Consider the following items when using the AWS Glue Data Catalog as the metastore with Hive:

  • Adding auxiliary JARs using the Hive shell is not supported. As a workaround, use the hive-site configuration classification to set the hive.aux.jars.path property, which adds auxiliary JARs into the Hive classpath.

  • The VALUES keyword is not supported.

  • Hive transactions are not supported.

  • Renaming tables from within AWS Glue is not supported.

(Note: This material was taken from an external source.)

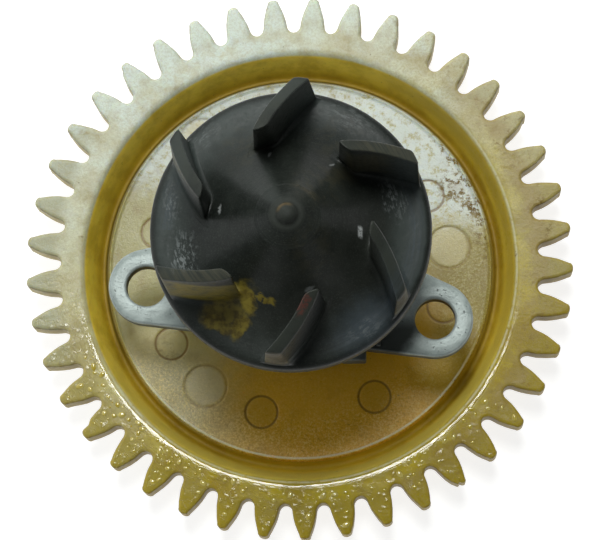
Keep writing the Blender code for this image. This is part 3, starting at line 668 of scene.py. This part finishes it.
def soft_surface(name, light, dark, rough, scale=1.0, depth=0.03, **inputs):
    """Rubber, ceramic, carbon or plain polyamide: mottled, grained and slightly dusty."""
    s = Surface(name, **inputs)
    mottle = s.noise(0.7 * scale, 4, 0.6)
    fine = s.noise(5.0 * scale, 4, 0.7)
    color = s.layered(s.mix(s.step(mottle, 0.3, 0.7), dark, light),
                      (tuple(0.5 * c + 0.08 for c in light), s.step(fine, 0.6, 0.8), 0.4))
    s.set(base_color=color, roughness=s.line(fine, 0.24, rough - 0.1))
    s.bump((mottle, depth), (fine, depth * 0.6))
    return s.material


ground_steel = metal_surface("ground_steel", (0.62, 0.62, 0.62), (0.4, 0.39, 0.37), 0.27)
spring_steel = metal_surface("blackened_spring_steel", (0.13, 0.13, 0.14), (0.06, 0.055, 0.055), 0.36)
bearing_steel = metal_surface("bearing_steel", (0.72, 0.72, 0.73), (0.55, 0.55, 0.55), 0.16, 1.6)
brass = metal_surface("turned_brass", (0.72, 0.52, 0.2), (0.48, 0.31, 0.1), 0.26)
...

  • When you create a Hive table without specifying a LOCATION, the table definition is stored in the location specified by the hive.metastore.warehouse.dir property. By default, this is a location in HDFS. If another cluster needs to access the table, it fails unless it has adequate permissions to the cluster that created the table. Furthermore, because HDFS storage is transient, if the cluster terminates, the table definition is lost, and the table must be recreated. We recommend that you specify a LOCATION in Amazon S3 when you create a Hive table using AWS Glue. Alternatively, you can use the hive-site configuration classification to specify a location in Amazon S3 for hive.metastore.warehouse.dir, which applies to all Hive tables. If a table is created in an HDFS location and the cluster that created it is still running, you can update the table location to Amazon S3 from within AWS Glue. For more information, see Working with Tables on the AWS Glue Console in the AWS Glue Developer Guide.

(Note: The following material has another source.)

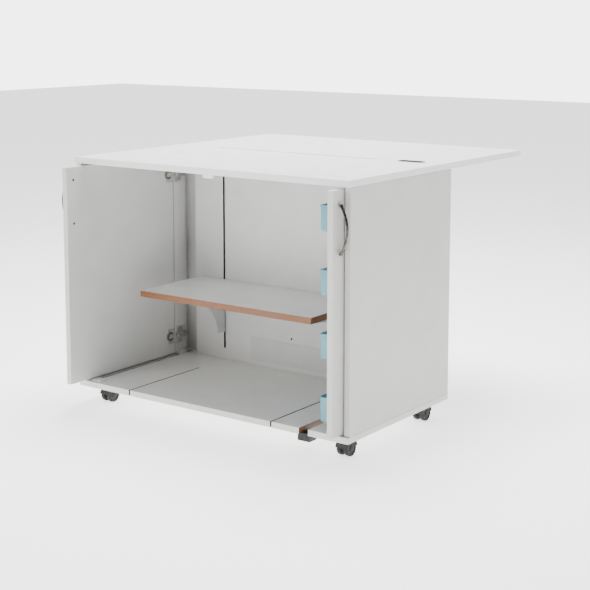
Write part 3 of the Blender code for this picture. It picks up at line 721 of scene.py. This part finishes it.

  • Partition values containing quotes and apostrophes are not supported, for example, PARTITION (owner="Doe's").

  • Column statistics are not supported.

  • Using Hive authorization is not supported. As an alternative, consider using AWS Glue Resource-Based Policies. For more information, see Use Resource-Based Policies for Amazon EMR Access to AWS Glue Data Catalog.

  • Hive constraints are not supported.

  • Cost-based Optimization in Hive is not supported. Changing the value of hive.cbo.enable to true is not supported.

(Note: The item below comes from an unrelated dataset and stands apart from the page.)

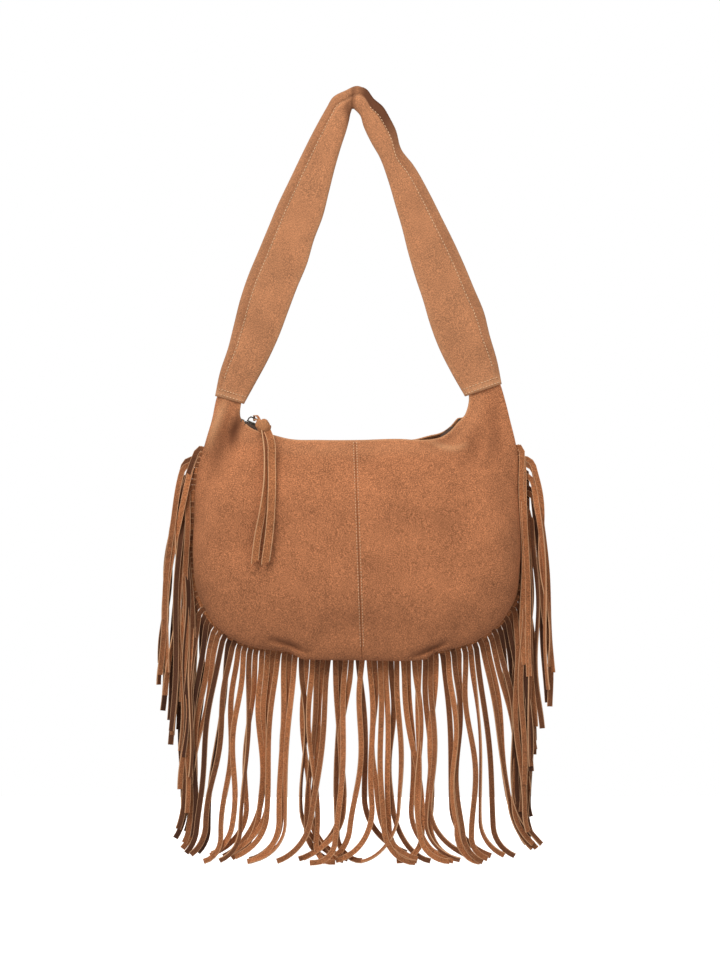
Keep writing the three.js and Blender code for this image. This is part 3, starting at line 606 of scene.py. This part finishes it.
strap_outer = course(STRAP_OUTER, STRAP_STATIONS)
strap_inner = course(STRAP_INNER, STRAP_STATIONS)
t = np.linspace(0, 1, STRAP_STATIONS)
strap_centre = (strap_outer + strap_inner) / 2
strap_across = (strap_outer - strap_inner) / 2
strap_half = np.linalg.norm(strap_across, axis=1)
thick = np.interp(t, np.linspace(0, 1, 9), STRAP_HALF_THICKNESS)
thick = np.convolve(np.pad(thick, 8, "edge"), np.ones(17) / 17, "valid")
angles = 2 * np.pi * (np.arange(STRAP_SIDES) + 0.5) / STRAP_SIDES
v = np.sign(np.cos(angles)) * np.abs(np.cos(angles)) ** 0.85
bulge = np.sign(np.sin(angles)) * np.abs(np.sin(angles)) ** 0.75
seam_inset = SEAM_INSET * (0.58 + 0.42 * smooth(np.minimum(t, 1 - t) / 0.14))
corners, painted_shade, pale_and_painted_highlight = [], [], []
for i in range(STRAP_STATIONS):
    inset = (1 - v) * strap_half[i]
    groove = np.exp(-((inset - seam_inset[i]) / 1.8) ** 2)
    ends = smooth(min(t[i], 1 - t[i]) / 0.02)
    wrinkle = np.array([noise.noise(Vector((
        (strap_centre[i, 0] + strap_across[i, 0] * c) / 24, s * 2.3,
        (strap_centre[i, 1] + strap_across[i, 1] * c) / 30))) for c, s in zip(v, np.sign(bulge))])
    y = bulge * thick[i] * (1 - 0.24 * groove * ends) + np.sign(bulge) * np.abs(bulge) * 0.8 * wrinkle
    # over the peg the right leg turns back on itself along a fold
    fold = smooth((t[i] - 0.50) / 0.03) * smooth((0.66 - t[i]) / 0.12)
    y = y + np.where(bulge < 0, 1, 0) * 3.0 * fold * smooth((v - 0.25) / 0.5)
    crease = np.exp(-((t[i] - 0.503) / 0.004) ** 2)
    y = y * (1 - 0.35 * crease)
    for c, depth, g, w in zip(v, y, groove, wrinkle):
        flat = strap_centre[i] + strap_across[i] * c
        corners.append((flat[0] * MM, depth * MM, flat[1] * MM))
        outside_row = float((1 - c) * strap_half[i] < seam_inset[i] + 0.8) * ends
        tuck = np.exp(-((t[i] - 0.488) / 0.013) ** 2) * float(smooth((0.35 - c) / 0.5))
        turned_back = fold * float(smooth((c - 0.30) / 0.14))
        # painted shade on the facet turned back at the fold, in the crease and the tuck over the peg and in
        # the troughs of the wrinkles; the strip outside the seam row is darker too
        painted_shade.append(0.22 * outside_row + 0.92 * turned_back + 0.5 * crease + 0.75 * tuck
                     + 0.12 * float(smooth(-w * 1.4)))
        # paler a little all over and at the ends, with a painted highlight along the seam row, and along both
        # edges partly wear and partly a painted highlight
        pale_and_painted_highlight.append(0.16 + 0.34 * abs(c) ** 10 + 0.30 * (1 - ends) + 0.25 * g ** 4 * ends)
mesh = bpy.data.meshes.new("strap_suede")
faces = [(i * STRAP_SIDES + j, i * STRAP_SIDES + (j + 1) % STRAP_SIDES,
          (i + 1) * STRAP_SIDES + (j + 1) % STRAP_SIDES, (i + 1) * STRAP_SIDES + j)
         for i in range(STRAP_STATIONS - 1) for j in range(STRAP_SIDES)]
mesh.from_pydata(corners, [], faces)
sides = bmesh.new()
sides.from_mesh(mesh)
bmesh.ops.recalc_face_normals(sides, faces=sides.faces)
sides.to_mesh(mesh)
sides.free()
for label, values in (("painted_shade", painted_shade), ("pale_and_painted_highlight", pale_and_painted_highlight)):
    mesh.attributes.new(label, "FLOAT", "POINT").data.foreach_set("value", values)
strap_suede = suede("strap_suede", "#b3754e", "#d6a37a", "#68402a")
mesh.materials.append(strap_suede)
mesh.shade_smooth()
strap = bpy.data.objects.new("strap_suede", mesh)
bpy.context.scene.collection.objects.link(strap)
wall = strap.modifiers.new("wall", "SOLIDIFY")
wall.thickness = SUEDE_THICKNESS * MM
wall.offset = -1
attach(strap, "bag")
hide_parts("strap")

# Its stitches: one row along the outer edge, and two across each end where it laps over the ear.
unit = strap_across / strap_half[:, None]
along_row = strap_outer - unit * seam_inset[:, None]
front_y = -0.76 * thick - 0.1
edge_row = np.stack([along_row[:, 0], front_y, along_row[:, 1]], axis=1)
stitch_rows("strap_edge_stitches", [edge_row[8:124], edge_row[140:-8]], pitch=3.4, length=2.4)
lap_rows = []
for first, second in ((1, 3), (STRAP_STATIONS - 2, STRAP_STATIONS - 4)):
    for station in (first, second):
        c = np.linspace(-0.86, 0.80, 24)
        flat = strap_centre[station] + strap_across[station] * c[:, None]
        depth = -thick[station] * (1 - np.abs(c) ** 2.35) ** 0.375 - 0.5
        lap_rows.append(np.stack([flat[:, 0], depth, flat[:, 1]], axis=1))
stitch_rows("strap_lap_stitches", lap_rows)


# The fringe: one strip of thinner suede whose uncut header is sewn into the outer seam.  It is cut into
# laces that leave the seam outwards, bend over and hang.  The side laces pile up on the ones below.
FRINGE_START = (-147.5, -340)
FRINGE_END = (162.8, -338)
LACE_PITCH = 5.6
LACE_WIDTH = 5.5
LACE_THICKNESS = 1.2
LACE_LENGTH = 226
LACE_STEPS = 42
HEADER_DEPTH = 8
HEADER_SHOWS = 3.4  # the cuts stop this far short of the seam
BODY_LEFT = -157  # the widest places of the body, beside which the side laces pile up
BODY_RIGHT = 165
PILE_FROM = 2
PILE_WIDTH = 30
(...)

  • Setting hive.metastore.partition.inherit.table.properties is not supported.

  • Using the following metastore constants is not supported: BUCKET_COUNT, BUCKET_FIELD_NAME, DDL_TIME, FIELD_TO_DIMENSION, FILE_INPUT_FORMAT, FILE_OUTPUT_FORMAT, HIVE_FILTER_FIELD_LAST_ACCESS, HIVE_FILTER_FIELD_OWNER, HIVE_FILTER_FIELD_PARAMS, IS_ARCHIVED, META_TABLE_COLUMNS, META_TABLE_COLUMN_TYPES, META_TABLE_DB, META_TABLE_LOCATION, META_TABLE_NAME, META_TABLE_PARTITION_COLUMNS, META_TABLE_SERDE, META_TABLE_STORAGE, ORIGINAL_LOCATION.

  • When you use a predicate expression, explicit values must be on the right side of the comparison operator, or queries might fail.

    • Correct: SELECT * FROM mytable WHERE time > 11

    • Incorrect: SELECT * FROM mytable WHERE 11 > time

  • We do not recommend using user-defined functions (UDFs) in predicate expressions. Queries may fail because of the way Hive tries to optimize query execution.

  • Temporary tables are not supported.

  • We recommend creating tables using applications through Amazon EMR rather than creating them directly using AWS Glue. Creating a table through AWS Glue may cause required fields to be missing and cause query exceptions.